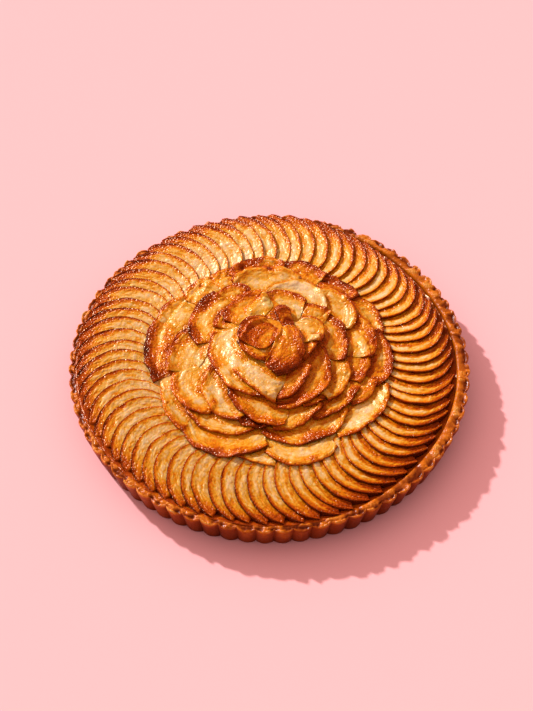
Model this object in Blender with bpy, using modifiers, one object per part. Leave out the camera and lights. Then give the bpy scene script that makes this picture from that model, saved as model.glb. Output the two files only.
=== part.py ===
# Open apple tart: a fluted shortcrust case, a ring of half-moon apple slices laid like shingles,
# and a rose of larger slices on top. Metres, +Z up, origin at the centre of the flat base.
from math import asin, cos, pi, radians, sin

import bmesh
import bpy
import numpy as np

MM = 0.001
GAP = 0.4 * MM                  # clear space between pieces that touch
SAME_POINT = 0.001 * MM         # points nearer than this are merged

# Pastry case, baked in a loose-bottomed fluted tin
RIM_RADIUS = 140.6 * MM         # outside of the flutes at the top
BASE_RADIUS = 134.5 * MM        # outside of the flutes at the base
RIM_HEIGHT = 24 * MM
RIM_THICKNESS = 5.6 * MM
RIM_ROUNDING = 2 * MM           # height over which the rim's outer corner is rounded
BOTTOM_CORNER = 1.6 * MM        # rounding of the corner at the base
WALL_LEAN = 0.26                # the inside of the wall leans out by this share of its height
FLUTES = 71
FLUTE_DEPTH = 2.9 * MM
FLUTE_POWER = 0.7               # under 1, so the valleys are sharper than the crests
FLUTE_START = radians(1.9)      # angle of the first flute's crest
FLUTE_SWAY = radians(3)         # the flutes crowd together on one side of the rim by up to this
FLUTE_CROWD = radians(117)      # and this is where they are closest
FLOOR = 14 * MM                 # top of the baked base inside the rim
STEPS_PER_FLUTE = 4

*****

> _What to produce_
Using the data above, return each line exactly as written.

> _Written reply_
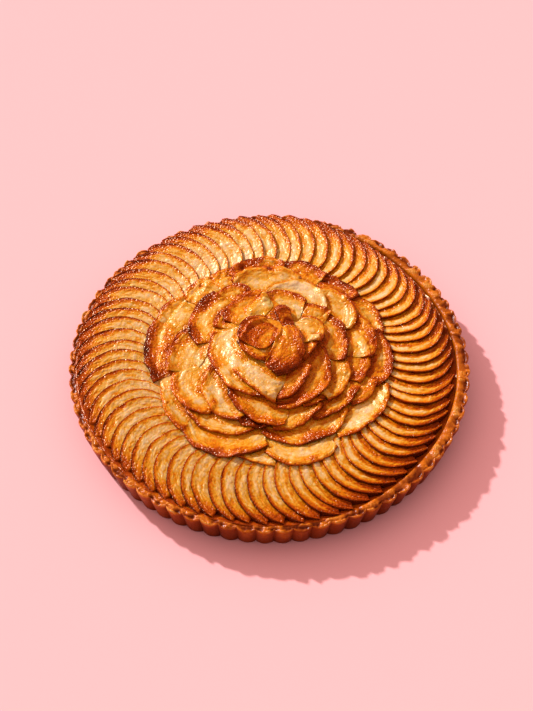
Model this object in Blender with bpy, using modifiers, one object per part. Leave out the camera and lights. Then give the bpy scene script that makes this picture from that model, saved as model.glb. Output the two files only.
=== part.py ===
# Open apple tart: a fluted shortcrust case, a ring of half-moon apple slices laid like shingles,
# and a rose of larger slices on top. Metres, +Z up, origin at the centre of the flat base.
from math import asin, cos, pi, radians, sin

import bmesh
import bpy
import numpy as np

MM = 0.001
GAP = 0.4 * MM                  # clear space between pieces that touch
SAME_POINT = 0.001 * MM         # points nearer than this are merged

# Pastry case, baked in a loose-bottomed fluted tin
RIM_RADIUS = 140.6 * MM         # outside of the flutes at the top
BASE_RADIUS = 134.5 * MM        # outside of the flutes at the base
RIM_HEIGHT = 24 * MM
RIM_THICKNESS = 5.6 * MM
RIM_ROUNDING = 2 * MM           # height over which the rim's outer corner is rounded
BOTTOM_CORNER = 1.6 * MM        # rounding of the corner at the base
WALL_LEAN = 0.26                # the inside of the wall leans out by this share of its height
FLUTES = 71
FLUTE_DEPTH = 2.9 * MM
FLUTE_POWER = 0.7               # under 1, so the valleys are sharper than the crests
FLUTE_START = radians(1.9)      # angle of the first flute's crest
FLUTE_SWAY = radians(3)         # the flutes crowd together on one side of the rim by up to this
FLUTE_CROWD = radians(117)      # and this is where they are closest
FLOOR = 14 * MM                 # top of the baked base inside the rim
STEPS_PER_FLUTE = 4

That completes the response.